To conclude, one must keep in mind that Bazin valued montage and the work of Eisenstein. As he stated explictly: “It would obviously be absurd to deny that montage has added considerably to the progress of film language, but this has happened at the cost of other values, no less definitely cinematic” (Bazin 2005d, 35). Instead he thought of the usage of long deep-focus shots by the Italian neorealists and Welles as “a dialectic step forward in the history of film language” (ibid., 35). But it seems unclear what this concept of a dialectical progress means in practice. Are films outdated that follow Eisenstein and heavily use montage? Or are they limited to certain genres and purposes?
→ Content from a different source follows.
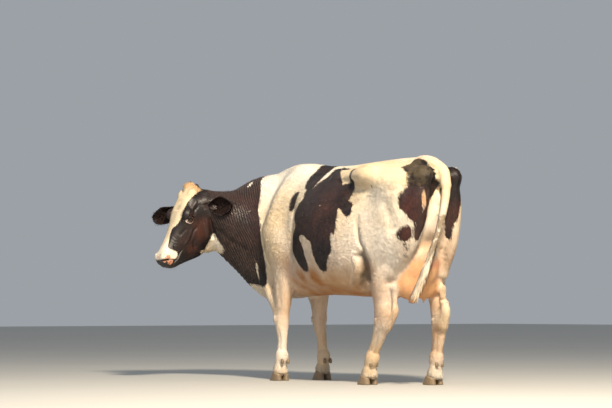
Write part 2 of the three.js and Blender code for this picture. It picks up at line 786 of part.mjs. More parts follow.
const CORONET_HEIGHT = 62; // where the horn begins, at the middle of the foot
const CORONET_SLOPE = 0.42; // the horn is taller at the toe than at the heel
const SOLE_TOE = 70;
const SOLE_HEEL = 54;
const CLAW_HALF_WIDTH = 27;
const CLEFT = 5; // half the space between the two claws
const coronetNormal = at(-CORONET_SLOPE, 0, 1);

function claw({ side, forward, out }, outer) {
  const rings = [];
  const levels = [0, 0.12, 0.55, 1];
  const points = 10;
  for (const level of levels) {
    const ring = [];
    const tuck = level === 0 ? 3 : 0;
    const toe = SOLE_TOE - 48 * level - tuck;
    const heel = SOLE_HEEL - 10 * level - tuck;
    for (let i = 0; i < points; i++) {
      const angle = (2 * Math.PI * i) / points;
      const along = Math.cos(angle);
      const sideways = Math.sin(angle);
      const inner = sideways * outer < 0;
      const halfWidth = (CLAW_HALF_WIDTH - tuck) * (inner ? 0.86 : 1) * (1 - 0.06 * level);
      const reach = along > 0 ? along ** 1.1 * toe : -((-along) ** 0.8) * heel;
      const narrow = along > 0 ? 1 - 0.25 * along : 1;
      const place = forward + reach - 4;
      const height = level * (CORONET_HEIGHT - GAP + CORONET_SLOPE * (reach - 4));
      const across = (CLEFT + CLAW_HALF_WIDTH * 0.93) * outer + sideways * halfWidth * narrow;
      ring.push(at(place, out * side + across, height));
    }
    rings.push(ring);
  }
  return loft(rings);
}

const DEWCLAW = [13, 12, 20];
const CLAW_NAMES = { 1: "outer", [-1]: "inner" };
const dewclawAt = ({ side, forward, out }, outer) => at(forward - 62, out * side + 24 * outer, 132);

// A leg is cut across into named lengths. Each is [name, cell, top cut, lowest and highest level].
function addLeg(name, space, [front, back], lengths) {
  const foot = FOOT[name];
  const coronet = cut(at(foot.forward, 0, CORONET_HEIGHT), coronetNormal);
  lengths.forEach(([lengthName, cell, top, from, to], i) => {
    const last = i === lengths.length - 1;
    const sides = i < 2 ? space.slice(1) : space.slice(1, 2);
    const bottom = last ? coronet : lengths[i + 1][2];
    const cuts = i === 0 ? [...space, bottom] : [...sides, other(top), bottom];
    const box = corners(at(front, 70 * foot.side, from), at(back, 320 * foot.side, to));
    let solid = fleshPart(box, cell, cuts);
    for (const outer of last ? [1, -1] : []) {
      const place = dewclawAt(foot, outer);
      const socket = DEWCLAW.map((half) => half + GAP);
      solid = solid.subtract(ball(place, socket, 7, 4));
      addPart(`${name}_dewclaw_${CLAW_NAMES[outer * foot.side]}`, ball(place, DEWCLAW, 7, 4), clawHorn);
    }
    addPart(`${name}_${lengthName}`, solid, whiteCoat);
  });
  for (const outer of [1, -1])
    addPart(`${name}_claw_${CLAW_NAMES[outer * foot.side]}`, claw(foot, outer), clawHorn);
}

const level = (height) => cut(at(0, 0, height), UP);
for (const name of ["foreleg_left", "foreleg_right"])
  addLeg(name, armSpace(FOOT[name].side), [860, 480], [
    ["forearm", [46, 43, 78], null, 330, 820],
    ["shank", [29, 27, 62], level(352), 120, 400],
    ["pastern", [40, 40, 41], level(190), 20, 230],
  ]);
for (const name of ["hindleg_left", "hindleg_right"])
  addLeg(name, thighSpace(FOOT[name].side), [-150, -830], [
    ["thigh", [74, 62, 78], null, 680, 1160],
    ["gaskin", [48, 44, 62], level(720), 380, 800],
    ["shank", [33, 31, 58], level(440), 120, 500],
    ["pastern", [41, 40, 42], level(196), 20, 240],
  ]);

// The finished cow is set with the middle of her outline over the origin and her soles on it.
const reach = new THREE.Box3().setFromObject(cow, true);
const middle = reach.getCenter(new THREE.Vector3());
cow.position.set(-middle.x, -middle.y, -reach.min.z);

export default cow;
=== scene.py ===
# %% [markdown]
# # A dairy cow, life size
#
# This lesson builds the looks of a grown Holstein-Friesian cow around a fixed frame of solids.
# The frame gives the true outline in plain facets. Here one smooth skin takes the place of the
# facets, the face gets its lids, nostrils and mouth, and a short coat of hair is laid over it.
# Shapes are worked out in millimetres in the cow's own terms (forward, left, up) and are turned
# into the frame's metres only when a mesh is made.

import math
import time

import bmesh
import bpy
import numpy as np
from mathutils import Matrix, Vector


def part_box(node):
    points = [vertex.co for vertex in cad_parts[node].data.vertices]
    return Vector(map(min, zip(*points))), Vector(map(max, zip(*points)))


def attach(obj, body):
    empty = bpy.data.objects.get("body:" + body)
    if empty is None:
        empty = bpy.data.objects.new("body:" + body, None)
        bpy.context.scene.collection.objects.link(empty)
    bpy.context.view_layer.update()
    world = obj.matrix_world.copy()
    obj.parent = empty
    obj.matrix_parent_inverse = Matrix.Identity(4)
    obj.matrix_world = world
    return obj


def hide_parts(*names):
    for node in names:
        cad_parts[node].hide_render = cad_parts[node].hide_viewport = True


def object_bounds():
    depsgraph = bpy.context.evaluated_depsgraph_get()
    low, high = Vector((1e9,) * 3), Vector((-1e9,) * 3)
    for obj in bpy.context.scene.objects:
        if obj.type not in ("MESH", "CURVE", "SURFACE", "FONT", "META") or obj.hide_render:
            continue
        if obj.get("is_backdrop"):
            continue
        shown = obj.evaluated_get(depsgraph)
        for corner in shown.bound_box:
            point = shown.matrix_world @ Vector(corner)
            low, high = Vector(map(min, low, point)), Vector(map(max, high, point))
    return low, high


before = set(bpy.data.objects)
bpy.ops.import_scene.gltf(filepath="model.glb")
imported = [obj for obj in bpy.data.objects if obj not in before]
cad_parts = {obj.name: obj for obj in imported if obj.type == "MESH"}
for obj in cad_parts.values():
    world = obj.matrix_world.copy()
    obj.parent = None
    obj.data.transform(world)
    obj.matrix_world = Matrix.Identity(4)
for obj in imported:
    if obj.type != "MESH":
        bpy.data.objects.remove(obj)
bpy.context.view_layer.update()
started = time.time()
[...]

Maybe the answer for Bazin lies in the historical approach he sketches out when he writes: “At the moment the Italian cinema is more sociological than political. By that I mean that such concrete social realities as poverty, the black market, the administration, prostitution and unemployment do not seem to have given place in the public conscience to the a priori values of politics” (Bazin 2005a, 21f). So when Bazin here shows us the importance of the relationship between cinema and society maybe we can rephrase the question: What were the social and political circumstances that produced and legitimated montage and did they disappear?

 

Martin Bartenberger, 2012

 

 

Bibliography

Bazin, André. 2005a. “An Aesthetic of Reality: Cinematic Realism and the Italian School of the Liberation” In What Is Cinema? Volume 2, André Bazin. Berkeley/Los Angeles: University of California Press. 16-40.

Bazin, André. 2005b. “The Ontology of the Photographic Image” In What Is Cinema? Volume 1, André Bazin. Berkeley/Los Angeles: University of California Press. 9-16.

Bazin, André. 2005c. “In Defense of Rossellini” In What Is Cinema? Volume 2, André Bazin. Berkeley/Los Angeles: University of California Press. 93-101.

Bazin, André. 2005d. “The Evolution of the Language of Cinema” In What Is Cinema? Volume 1, André Bazin. Berkeley/Los Angeles: University of California Press. 23-40.